■ INFORMATION SUPPLIED

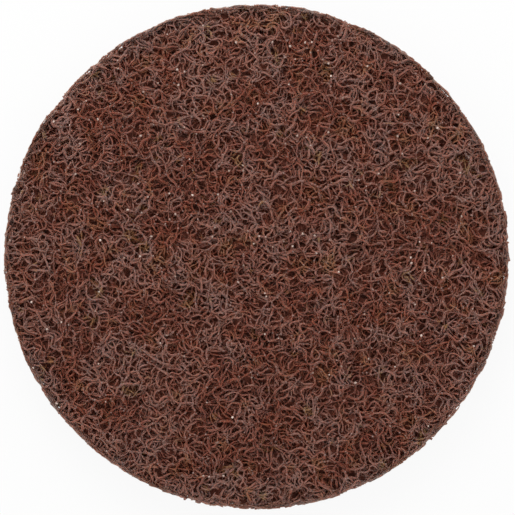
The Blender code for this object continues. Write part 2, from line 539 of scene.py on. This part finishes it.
def strand_mesh(rng, name, paths, radius, knobbly, sides):
    """A mesh of capped strands along the paths, in the paths' order."""
    curve = bpy.data.curves.new(name, "CURVE")
    curve.dimensions = "3D"
    curve.bevel_mode = "OBJECT"
    curve.bevel_object = strand_section(radius, sides)
    curve.use_fill_caps = False
    for path in paths:
        strand = curve.splines.new("POLY")
        strand.points.add(len(path) - 1)
        strand.points.foreach_set("co", np.column_stack((path, np.ones(len(path)))).ravel())
        swell = rng.uniform(*COAT_SWELLS)
        knobs = rng.normal(0, knobbly, len(path)).clip(-2 * knobbly, 2 * knobbly)
        strand.points.foreach_set("radius", swell + knobs)
    maker = bpy.data.objects.new(name, curve)
    bpy.context.scene.collection.objects.link(maker)
    bpy.context.view_layer.update()
    shaped = maker.evaluated_get(bpy.context.evaluated_depsgraph_get())
    mesh = bpy.data.meshes.new_from_object(shaped)
    bpy.data.objects.remove(curve.bevel_object)
    bpy.data.objects.remove(maker)
    bpy.data.curves.remove(curve)
    bm = bmesh.new()
    bm.from_mesh(mesh)
    ends = [edge for edge in bm.edges if edge.is_boundary]
    bmesh.ops.holes_fill(bm, edges=ends, sides=sides)
    bmesh.ops.recalc_face_normals(bm, faces=bm.faces)
    bm.to_mesh(mesh)
    bm.free()
    return mesh


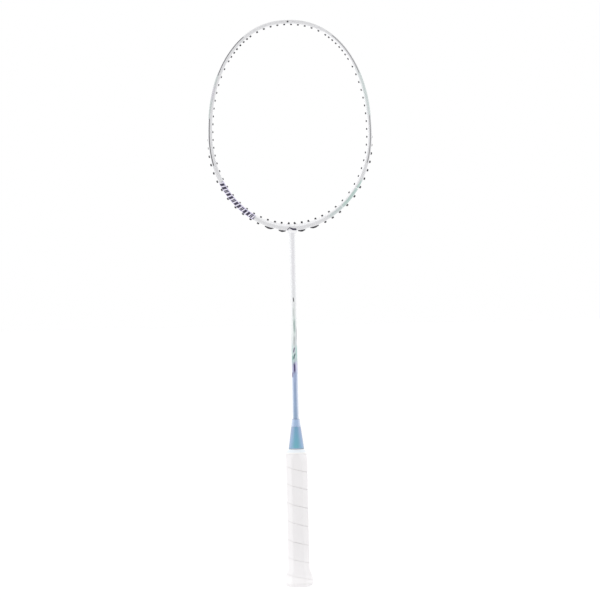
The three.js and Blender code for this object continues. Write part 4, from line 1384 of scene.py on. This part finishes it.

■ EXERCISE DESCRIPTION
Sift through the entries and copy every line with "this".

■ RESPONSE
The Blender code for this object continues. Write part 2, from line 539 of scene.py on. This part finishes it.
The three.js and Blender code for this object continues. Write part 4, from line 1384 of scene.py on. This part finishes it.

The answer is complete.